I just read an article by Yaron Schoen where he says,
“I am about to blow your mind with something life has taught me. Are you ready for this… Design is not Art.”
He goes on to talk about how redesigns of popular sites like Facebook and Twitter do not fit in the category of design, but should be classified as “artist renditions.” And to a degree, I agree with his point. Good designs aim toward functionality as much as they do toward beauty.
I’d love to know the statistics on the reasons people go into design as a career. Is it to make things look better, or is it to make things work better? We all fall on one side of that coin. In order to make something work better, you often have to give up some of the ideals on how it should look. In order to make something look nicer, sometimes you sacrifice functionality. There is a time and place for both approaches, and with enough time, skills, and resources you can narrow that gap between form and function.

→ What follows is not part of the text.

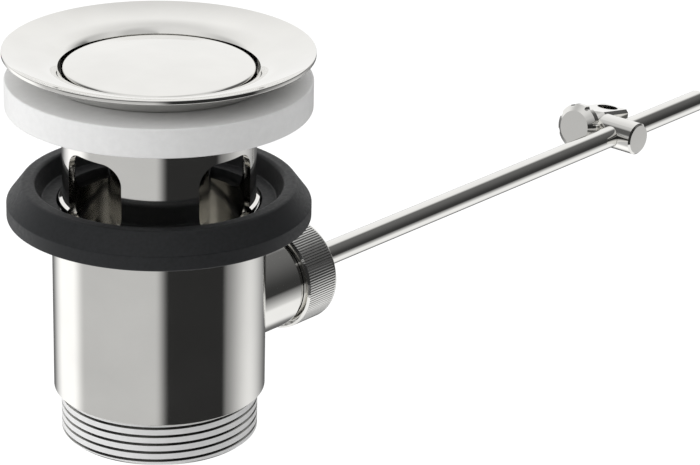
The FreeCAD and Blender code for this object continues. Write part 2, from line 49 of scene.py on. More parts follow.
# Steps of a full turn, of a corner's rounding and of a bowed outline
TURN_STEPS = 256
SMALL_TURN_STEPS = 128
NOTCH_STEPS = 32
ROUNDING_STEPS = 8
BOW_STEPS = 16
# Points that lie nearer to each other than this are merged, in millimetres
MERGE_DISTANCE = 1e-5
THREAD_MERGE_DISTANCE = 0.01
# A point this near to a radius or a height counts as lying on it, in millimetres
SURFACE_REACH = 0.001
# An edge runs along an axis if more than this share of its length does
ALONG_SHARE = 0.99
# Faces that meet at more than this keep a crisp edge
SHARP_ANGLE = math.radians(13)


def cad_low(node, way):
    """Lowest coordinate of a CAD piece, in millimetres."""
    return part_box(node)[0][way] / MM


def cad_high(node, way):
    """Highest coordinate of a CAD piece, in millimetres."""
    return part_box(node)[1][way] / MM


# Sizes that the scene takes from the CAD pieces
RIM_RADIUS = cad_high("valve_cup", X)
RIM_TOP = cad_high("valve_cup", Z)
TUBE_END = cad_low("valve_cup", Z)
SEAL_RADIUS = cad_high("flange_seal", X)
GASKET_RADIUS = cad_high("basin_gasket", X)
GASKET_TOP = cad_high("basin_gasket", Z)
GASKET_FOOT = cad_low("basin_gasket", Z)
BODY_RADIUS = cad_high("tail_body", Y)
BODY_TOP = cad_high("tail_body", Z)
TAIL_FOOT = cad_low("tail_body", Z)
SPIGOT_END = cad_high("tail_body", X)
CAP_RADIUS = cad_high("plug_cap", X)
CAP_FOOT = cad_low("plug_cap", Z)
CAP_CROWN = cad_high("plug_cap", Z)
PLUG_SEAL_FOOT = cad_low("plug_seal", Z)
STEM_FOOT = cad_low("plug_stem", Z)
ROD_RADIUS = cad_high("lever_rod", Y)
ROD_HEIGHT = cad_high("lever_rod", Z) - ROD_RADIUS
ROD_START = cad_low("lever_rod", X)
ROD_END = cad_high("lever_rod", X)
NUT_START = cad_low("boss_nut", X)
NUT_END = cad_high("boss_nut", X)
NUT_RADIUS = cad_high("boss_nut", Y)
BARREL_RADIUS = (cad_high("clamp_barrel", X) - cad_low("clamp_barrel", X)) / 2
BARREL_FRONT = cad_low("clamp_barrel", Y)
PIN_END = cad_high("clamp_barrel", Y)
CLAMP_CENTRE = cad_low("clamp_barrel", X) + BARREL_RADIUS
LUG_FRONT = cad_low("clamp_lug", Y)
LUG_BACK = cad_high("clamp_lug", Y)

# The pipe thread. The offset is how far below a wall's foot its spin starts, in turns, and the
# groove lies a third of a turn above that, which puts the grooves where the photo has them.
PIPE_CREST = 20.96
PIPE_ROOT = 20.1
THREAD_PITCH = 1.844
THREAD_OFFSET = 1.53
GROOVE_PLACE = 1 / 3
GROOVE_WIDTH = 0.62
SPARE_TURNS = 3
# The middles of a groove's faces lie between these radii
GROOVE_RADII = (PIPE_ROOT - 0.01, PIPE_CREST - 0.05)

# Sizes that the CAD pieces share but don't show in their boxes
TUBE_RADIUS = 20.25
TUBE_BORE = 18.85
THROAT_RADIUS = 20.85
SEAT_HEIGHT = 3.85
NECK_RADIUS = 22.2
NECK_FOOT = 2.25
CONE_FOOT = 5.97
LIP_HEIGHT = 0.8
BOSS_RADIUS = 10.66
BOSS_END = 33.5
SPIGOT_RADIUS = 10.0
BOSS_BORE = 7.8
CAVITY_BORE = 8.8
CAVITY_START = 26.6
PLUG_HUB = 17.5
CLAMP_TILT = 10.0

# Half the length of a bar that cuts right through a piece, and how far a shorter cutter reaches
# past what it cuts
THROUGH = 10.0
PAST = 1.0


def bow(start, finish, radius, side):
    """Points of the short arc between two outline points, with its centre to the left or
    right of the way from start to finish. The start is left out."""
    begin, end = Vector(start), Vector(finish)
    chord = end - begin
    leftwards = Vector((-chord.y, chord.x)).normalized()
    turn = 1 if side == "left" else -1
    reach = math.sqrt(radius ** 2 - chord.length ** 2 / 4)
    centre = (begin + end) / 2 + leftwards * reach * turn
    sweep = 2 * math.asin(chord.length / 2 / radius) * turn
    arm = begin - centre
    angles = [sweep * step / BOW_STEPS for step in range(1, BOW_STEPS + 1)]
    return [tuple(centre + Matrix.Rotation(angle, 2) @ arm) for angle in angles]


def rounded(outline, closed):
    """The outline's points, with an arc at each corner that has a rounding as third number."""
    points = []
    count = len(outline)
    for index, corner in enumerate(outline):
        here = Vector(corner[:2])
        ends_here = not closed and index in (0, count - 1)
        if len(corner) < 3 or ends_here:
            points.append(tuple(here))
            continue
        before = Vector(outline[index - 1][:2]) - here
        after = Vector(outline[(index + 1) % count][:2]) - here
        half = before.angle(after) / 2
        start = here + before.normalized() * corner[2] / math.tan(half)
        middle = (before.normalized() + after.normalized()).normalized()
        centre = here + middle * corner[2] / math.sin(half)
        sweep = (start - centre).angle_signed(here - centre) * -2
        for step in range(ROUNDING_STEPS + 1):
            turn = Matrix.Rotation(sweep * step / ROUNDING_STEPS, 2)
            points.append(tuple(centre + turn @ (start - centre)))
    return points


def clean(shape):
    """Merges doubles and turns the faces outwards."""
    bmesh.ops.remove_doubles(shape, verts=shape.verts[:], dist=MERGE_DISTANCE)
    bmesh.ops.recalc_face_normals(shape, faces=shape.faces[:])
    return shape


def drawn(points, closed):
    """A new shape that is only an outline of (radius, height) points, beside the Z axis."""
    shape = bmesh.new()
    verts = [shape.verts.new((radius, 0, height)) for radius, height in points]
    for start, finish in zip(verts, verts[1:]):
        shape.edges.new((start, finish))
    if closed:
        shape.edges.new((verts[-1], verts[0]))
    return shape


def turned(outline, steps=TURN_STEPS):
    """A solid turned about Z from (radius, height) points. One that reaches the axis is left
    open there, and any other outline is closed."""
    closed = outline[0][0] > 0
    shape = drawn(rounded(outline, closed), closed)
    bmesh.ops.spin(shape, geom=shape.verts[:] + shape.edges[:], cent=(0, 0, 0),
                   axis=(0, 0, 1), dvec=(0, 0, 0), angle=math.tau, steps=steps,
                   use_merge=True)
    return clean(shape)


def laid_along(shape, way):
    """Turns a shape that stands along Z to lie along X or Y."""
    angle, axis = (90, "Y") if way == X else (-90, "X")
    turn = Matrix.Rotation(math.radians(angle), 4, axis)
    bmesh.ops.transform(shape, matrix=turn, verts=shape.verts[:])
    return shape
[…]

When I design I often find myself starting from an Information Architecture point of view (I think this means I fall more on the side of function than form). I like to see all the information on the table in front of me before I begin working. Organization comes before beauty for me. Which is hard. I consider myself a designer, yet struggle more with the actual design of a project more than anything else. I’m also not a developer, that’s just not how I would describe myself. So I stick with “front-end web developer”. It’s understandable enough…
ANYWAY. Function is not the way most people see a site. When you’re talking dollars and cents (or in web terms, time on site and page depth) every second spent looking at a page counts. No matter how well functioning your site may be, you will lose customers within seconds if your site lacks visual appeal. Keeping people on your site for a long time takes great content and functionality. But unless you hook them, you lose them.
So the quest continues. Narrowing the gap between form and function. Pleasing clients with great looking sites. Pleasing brains and search engines with excellent information architecture. Making something beautiful to look at, whether you’re in design view or code view.